A escalada do radicalismo populista está a separar-nos uns dos outros.
As palavras são ditas, em tom de desabafo, já no fim da conversa que começou com João Bordeira a descrever a “felicidade” de ter feito parte de uma geração que para dar vazão à energia juvenil passava grande parte dos dias a criar música, cinema, teatro, pintura e, desse lá por onde desse, não desistia dos sonhos.
“Lutávamos para fazer coisas. Tínhamos bandas de garagem, mas não tínhamos dinheiro, respostas nem apoios. A malta organizava-se toda na mesma e arranjava maneira de tocar.”
João Bordeira nasceu em Setúbal, em 1979, onde estudou Artes Plásticas no Liceu.
Aos 21 anos, mudou-se para as Caldas da Rainha, para prosseguir os estudos na área e, apesar de já deambular artisticamente pela música, pela pintura e pela realização, foi na Escola Superior de Artes e Design que deu o salto na criação artística.
Lá, começou a criar projetos de videoarte e vídeo-instalação e fundou o Núcleo de Artes Performativas, que desenvolvia trabalhos performativos com recurso ao som e à dança como elementos plásticos.
A certa altura, no regresso a Setúbal, repleto de ideias a fervilharem o cérebro, criou até uma companhia de novo circo, teatro físico e dança, a Neocirka, entre muitos outros projetos.
O cinema, o discurso e o pensamento sobre o cinema de João Bordeira são inseparáveis da sua ligação de 45 anos ao concelho, durante os quais assinou os filmes “Pedaços”, 2005, “A Margem” e “A Costura de Clemente”, 2010, “Jaqueline”, 2012, “Emília”, 2013, “Parentell”, 2014, “Miradouro”, 2018, “Troino” e “Sal no Sangue”, 2022.
“A malta de Setúbal, da minha geração, é cabeçuda. Tem sede de lutar pelas coisas. Fomos para fora, mas voltámos, porque queremos criar é cá”, adianta. “Se quisermos continuar a criar, temos de lutar.”
Em 2024, o cineasta mantém o espírito ativo e atuante de quando, lá atrás, perseguia sonhos de bandas de garagem.
Os projetos concretizam-se em grandes trabalhos, haja vontade e teimosia para os tentar. “É preciso ser-se teimoso para fazer cinema em Portugal. Mais do que esperar pelas condições perfeitas para fazer, o importante é fazer.”
E João Bordeira não tem desistido. Nos últimos tempos, tem desbravado e feito acontecer, na procura de encontrar formas de, através de narrativas audiovisuais, mobilizar as gentes dos bairros típicos setubalenses em torno do tema em que trabalha desde 2018, com Sérgio Braz d’Almeida, antropólogas e uma série de entidades, a preservação das memórias, da identidade e das tradições de Setúbal e a construção de um arquivo público.

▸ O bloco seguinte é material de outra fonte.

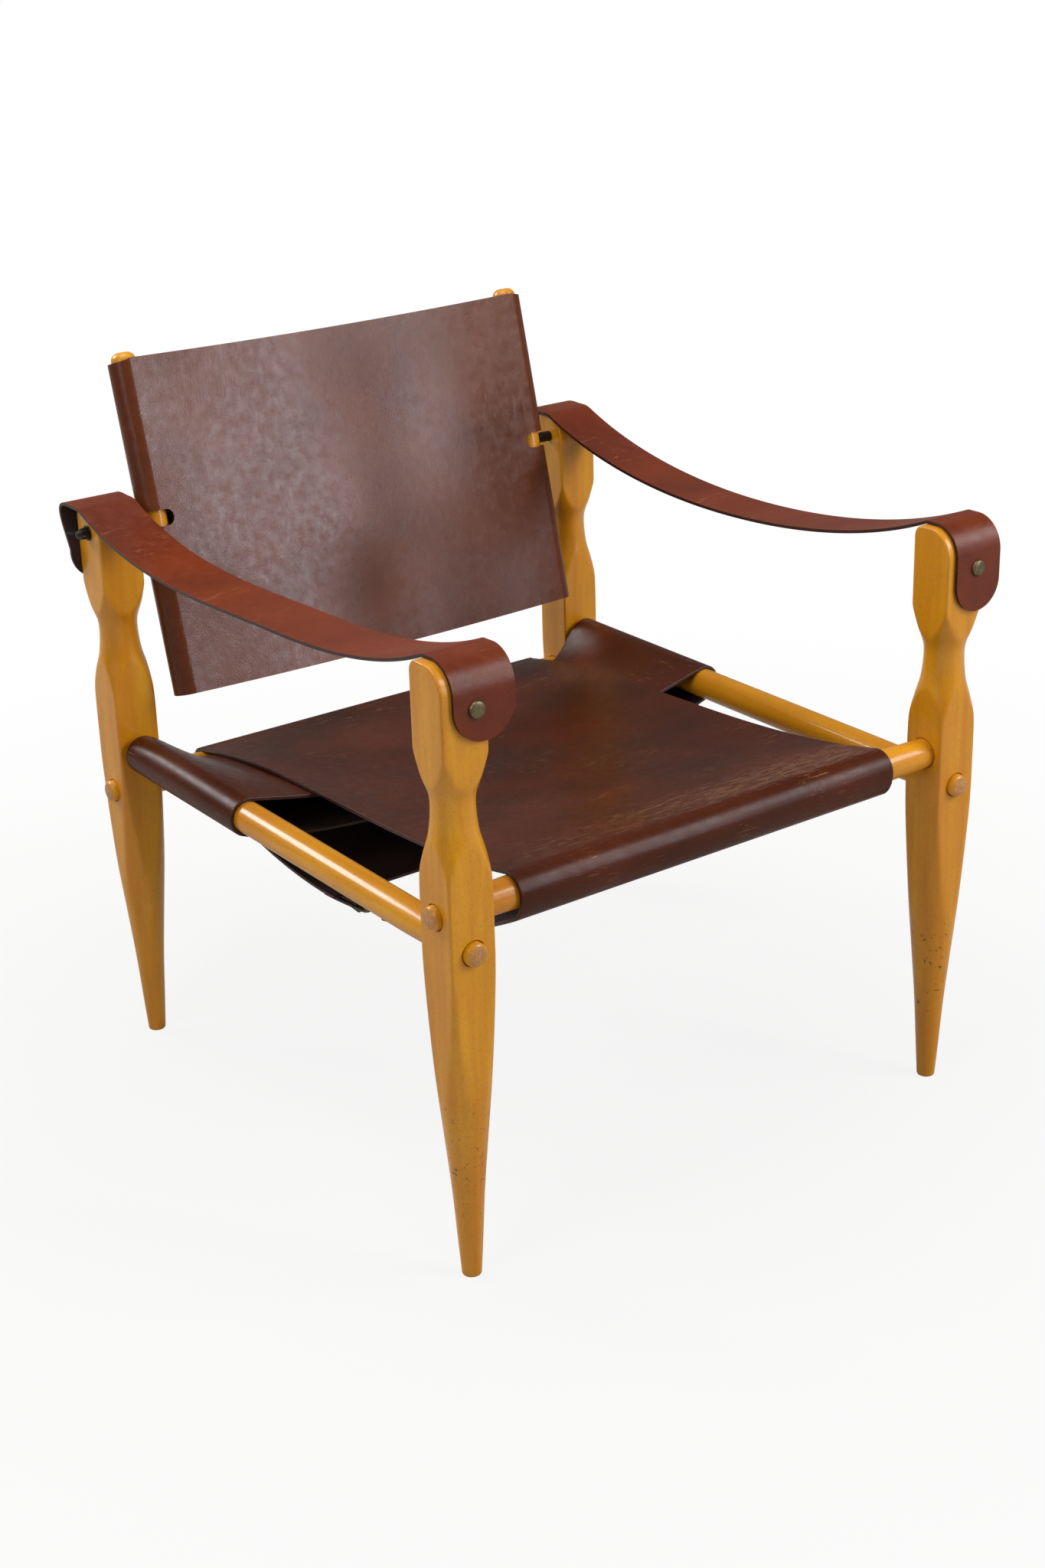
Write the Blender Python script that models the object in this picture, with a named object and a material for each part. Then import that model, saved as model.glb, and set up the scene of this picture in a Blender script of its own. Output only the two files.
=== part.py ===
"""Campaign chair: turned legs, round rails, a slung leather seat, strap arms and a swinging back.

Metres, +Z up, the front of the chair towards -Y, the feet on the ground at height zero.
The pieces are placed about the middle of the leg axes, and the chair_datum empty then moves
the whole chair so that its origin is under the middle of its overall depth.
"""
import bpy
import bmesh
from math import asin, atan, atan2, cos, hypot, pi, radians, sin, sqrt, tan
from mathutils import Matrix, Vector
from mathutils.geometry import interpolate_bezier

# Clearances and cuts
GAP = 0.0003                 # air kept between pieces that touch
OVERRUN = 0.004              # how far a cutter runs past what it cuts
MERGE = 0.000001             # two points closer than this are one point

# Stance, from leg axis to leg axis
STANCE_WIDTH = 0.550
STANCE_DEPTH = 0.571

# Leg: square stock, turned below the square and at the neck
LEG_STOCK = 0.044
FRONT_RAIL_HEIGHT = 0.3473   # axis of the front rail, which sets the height of the seat
ARM_RISE = 0.2157            # top of the legs above the front rail
FOOT_RADIUS = 0.0087
FOOT_ROUND = 0.0015
BLOCK_BELOW = 0.0363         # square stock under the front rail's axis
BLOCK_ABOVE = 0.0127
NECK_RADIUS = 0.0187
HEAD_LENGTH = 0.074          # square stock above the neck
HEAD_FRONT_REACH = 0.025     # front curve of the arched top, measured along the depth
HEAD_FRONT_DROP = 0.026      # the same curve, measured down from the top
HEAD_REAR_REACH = 0.009
HEAD_REAR_DROP = 0.011
LEG_SEGMENTS = 24

# Outline of the turned parts: share of the height gained, share of the radius gained
TAPER_SHARES = ((0.10, 0.09), (0.27, 0.24), (0.42, 0.42), (0.62, 0.67), (0.82, 0.86))
WAIST_LOW_SHARES = ((0.0, 1.0), (0.29, 0.87), (0.52, 0.54), (0.74, 0.17), (1.0, 0.0))
WAIST_HIGH_SHARES = ((0.27, 0.05), (0.58, 0.50), (1.0, 1.0))
HEAD_ROW_SHARES = (0.0, 0.45, 0.75, 0.93, 1.0)
NECK_SHARE = 0.597           # how far up the waist it is thinnest

# Rails: dowels that taper to a shoulder and end in a through tenon
RAIL_RADIUS = 0.015
RAIL_END_RADIUS = 0.0138
RAIL_TAPER = 0.060           # length over which a rail thins towards its shoulder
TENON_RADIUS = 0.01075
TENON_PROUD = 0.006
TENON_CHAMFER = 0.002
SOCKET_DEPTH = 0.0025        # counterbore in the leg that takes the shoulder
SOCKET_CLEARANCE = 0.0007
SIDE_RAIL_DROP = 0.0309      # below the front rail
REAR_RAIL_DROP = 0.0730      # below the front rail
RAIL_SEGMENTS = 20

# Seat leather: the long sheet runs over the front and rear rails
LEATHER = 0.0035
SEAT_SIDE_ROOM = 0.065       # from the leather's long edge to the axis of the legs
SEAT_SAG = 0.018
SEAT_EDGE_RISE = 0.020       # how far the cross sheet holds the long edges above the middle
SEAT_SLACK = 0.062           # hang of the flaps under the seat
SEAT_SLOUCH = 0.007          # air between the front rail and the leather under it
SEAT_WAIST = 0.003           # how far each long edge is drawn in at its middle
SEAT_FRONT_DRIFT = -0.0135   # middle of the sheet off the chair's middle, at the front rail
SEAT_REAR_DRIFT = 0.014
SEAT_FRONT_FLAP = 0.240      # leather under the seat, from the front rail
SEAT_FLAP_GAP = 0.090        # space between it and the flap from the rear rail
SEAT_BELT_INSET = 0.025      # middle of each belt inside the sheet's edge

# Cross sheet: runs over the side rails, inside the long sheet's loop
CROSS_FRONT = 0.053          # where its front edge lies behind the chair's middle
CROSS_REAR_CLEARANCE = 0.0055
CROSS_EDGE_MARGIN = 0.006    # flat leather past the long sheet's edge, before it climbs
CROSS_SLACK = 0.026
CROSS_FLAP_GAP = 0.2105      # space between its two flaps
CROSS_BOTTOM_SLOPE = 0.42
CROSS_PULL_SHARE = 0.22      # how soon its flaps level out
SEAT_COLUMN_SHARES = (0.0, 0.2, 0.4, 0.6, 0.8, 1.0)   # both sheets bend across on these lines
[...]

“O projeto é fazer filmes documentais dentro de uma contemporaneidade de dez anos sobre bairros de todas as freguesias com base no que as pessoas que lá vivem nos contam. O que nos interessa é o lado emocional das estórias”, diz.
Para isso “é preciso, muitas vezes, bater à porta das casas pessoas e entrevistá-las no universo delas, onde consta a fotografia, o ‘bibelozinho’,... Faz mais sentido assim do que convidá-las a irem a um estúdio frio, que não lhes diz nada.”
Com os olhos postos no passado, no presente e no futuro, João Bordeira faz Setúbal.